//===- lib/ReaderWriter/MachO/CompactUnwindPass.cpp -------------*- C++ -*-===//
//
// Part of the LLVM Project, under the Apache License v2.0 with LLVM Exceptions.
// See https://llvm.org/LICENSE.txt for license information.
// SPDX-License-Identifier: Apache-2.0 WITH LLVM-exception
//
//===----------------------------------------------------------------------===//
///
/// \file A pass to convert MachO's __compact_unwind sections into the final
/// __unwind_info format used during runtime.

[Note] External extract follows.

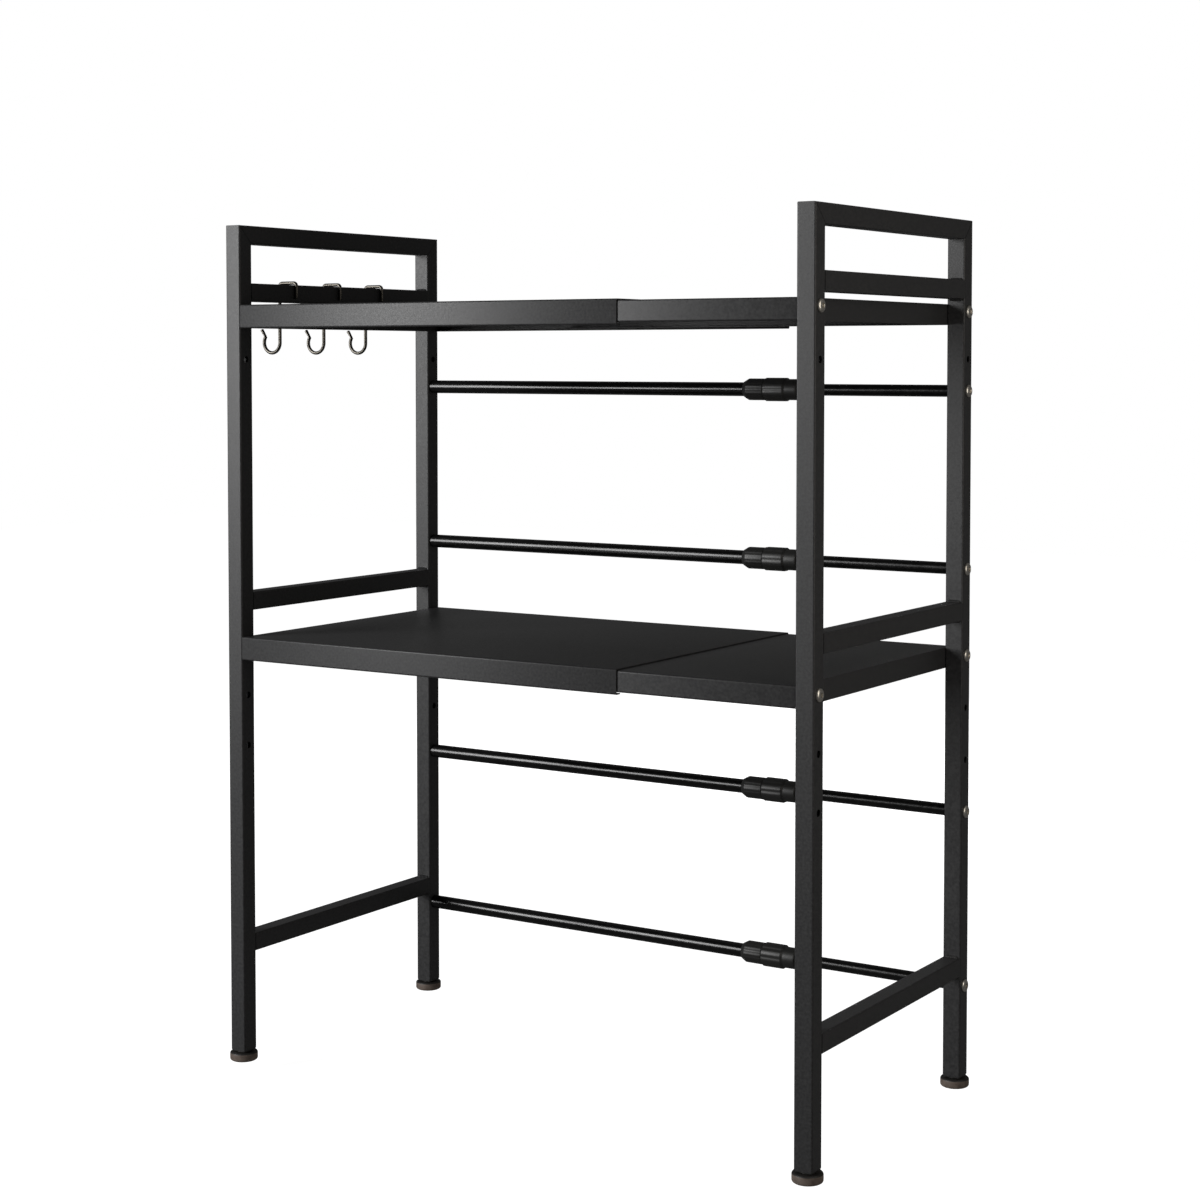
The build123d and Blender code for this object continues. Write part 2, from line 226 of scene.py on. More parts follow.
def ranged(tree, value, low, high, start=0.3, stop=0.7):
    """A value stretched from start..stop to low..high."""
    stretch = tree.nodes.new("ShaderNodeMapRange")
    stretch.inputs["From Min"].default_value = start
    stretch.inputs["From Max"].default_value = stop
    stretch.inputs["To Min"].default_value = low
    stretch.inputs["To Max"].default_value = high
    tree.links.new(value, stretch.inputs["Value"])
    return stretch.outputs["Result"]


def two_tone(tree, value, dark, light):
    """A colour that runs from dark to light with a value."""
    blend = tree.nodes.new("ShaderNodeMix")
    blend.data_type = "RGBA"
    tree.links.new(ranged(tree, value, 0.0, 1.0), blend.inputs["Factor"])
    blend.inputs["A"].default_value = dark
    blend.inputs["B"].default_value = light
    return blend.outputs["Result"]


def relief(tree, height, depth, under=None):
    """A bump of a depth in metres, laid over another one if there is one."""
    bump = tree.nodes.new("ShaderNodeBump")
    bump.inputs["Strength"].default_value = 1.0
    bump.inputs["Distance"].default_value = depth
    tree.links.new(height, bump.inputs["Height"])
    if under is not None:
        tree.links.new(under, bump.inputs["Normal"])
    return bump.outputs["Normal"]


def powder_coat(name, dark=coat_dark, light=coat_light):
    """Matt black with fine pebbles and a faint mottling."""
    paint, tree, shader, coords = new_paint(name)
    pebble = speckle(tree, coords, coat_pebble, detail=1.0)
    mottle = speckle(tree, coords, coat_mottle)
    tree.links.new(two_tone(tree, mottle, dark, light), shader.inputs["Base Color"])
    tree.links.new(ranged(tree, mottle, *coat_roughness), shader.inputs["Roughness"])
    orange_peel = relief(tree, mottle, coat_mottle_depth)
    pebbled = relief(tree, pebble, coat_pebble_depth, orange_peel)
    tree.links.new(pebbled, shader.inputs["Normal"])
    shader.inputs["Specular IOR Level"].default_value = coat_shine
    return paint, tree, shader, coords


def repaint(node, paint):
    """Give a CAD piece its material."""
    nodes[node].data.materials.clear()
    nodes[node].data.materials.append(paint)


coat = powder_coat("black_powder_coat")[0]
rail_names = ("upper_guard_rail", "lower_guard_rail", "bottom_rail")
for side in ("left", "right"):
    for part in ("front_post", "rear_post", "top_rail") + rail_names:
        repaint(f"{side}_{part}", coat)


# ---- Weld beads ---------------------------------------------------------------------------------
# Short fillet welds above and below each rail, where it butts against a post. They are coated
# with the frame, so they show only as small rippled ridges.
bead_leg = 0.0020
bead_inset = 0.0024                  # bead's end to the tube's edge
bead_ripples = 9
bead_ripple = 0.10                   # their height, as a share of the leg
bead_hollow = 0.18                   # how far the face falls short of a quarter circle
bead_sink = 0.2                      # depth of the root inside the tubes, as a share of the leg
bead_steps = 40
bead_round = 7
crease_angle = math.radians(38)      # edges that turn more than this stay sharp
same_point = 1e-7


def made_piece(name, grids, paint, body, replaced=(), loop=False):
    """A closed piece from a stack of grids, (copies, rings, points of a ring, 3). Each ring closes
    on itself and is joined to the next by quads. In a loop the last is joined to the first."""
    rows = np.arange(grids[..., 0].size).reshape(grids.shape[:3])
    ahead = np.roll(rows, -1, axis=2)
    last = rows.shape[1] if loop else rows.shape[1] - 1
    sides = [rows, ahead, np.roll(ahead, -1, axis=1), np.roll(rows, -1, axis=1)]
    quads = np.stack([side[:, :last] for side in sides], axis=-1).reshape(-1, 4)
    mesh = bpy.data.meshes.new(name)
    mesh.from_pydata(grids.reshape(-1, 3).tolist(), [], quads.tolist())
    closed = bmesh.new()
    closed.from_mesh(mesh)
    bmesh.ops.remove_doubles(closed, verts=closed.verts, dist=same_point)
    bmesh.ops.recalc_face_normals(closed, faces=closed.faces)
    closed.to_mesh(mesh)
    closed.free()
    mesh.polygons.foreach_set("use_smooth", np.ones(len(mesh.polygons), bool))
    mesh.set_sharp_from_angle(angle=crease_angle)
    mesh.materials.append(paint)
    piece = bpy.data.objects.new(name, mesh)
    bpy.context.scene.collection.objects.link(piece)
    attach(piece, body)
    if replaced:
        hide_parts(*replaced)
    return piece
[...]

See
/// mach-o/compact_unwind_encoding.h for more details on the formats involved.
///
//===----------------------------------------------------------------------===//
#include "ArchHandler.h"
#include "File.h"
#include "MachONormalizedFileBinaryUtils.h"
#include "MachOPasses.h"
#include "lld/Common/LLVM.h"
#include "lld/Core/DefinedAtom.h"
#include "lld/Core/File.h"
#include "lld/Core/Reference.h"
#include "lld/Core/Simple.h"
#include "llvm/ADT/DenseMap.h"
#include "llvm/Support/Debug.h"
#include "llvm/Support/Format.h"
#define DEBUG_TYPE "macho-compact-unwind"
namespace lld {
namespace mach_o {
namespace {
struct CompactUnwindEntry {
const Atom *rangeStart;
const Atom *personalityFunction;
const Atom *lsdaLocation;
const Atom *ehFrame;
uint32_t rangeLength;
// There are 3 types of compact unwind entry, distinguished by the encoding
// value: 0 indicates a function with no unwind info;
// _archHandler.dwarfCompactUnwindType() indicates that the entry defers to
// __eh_frame, and that the ehFrame entry will be valid; any other value is a
// real compact unwind entry -- personalityFunction will be set and
// lsdaLocation may be.
uint32_t encoding;
CompactUnwindEntry(const DefinedAtom *function)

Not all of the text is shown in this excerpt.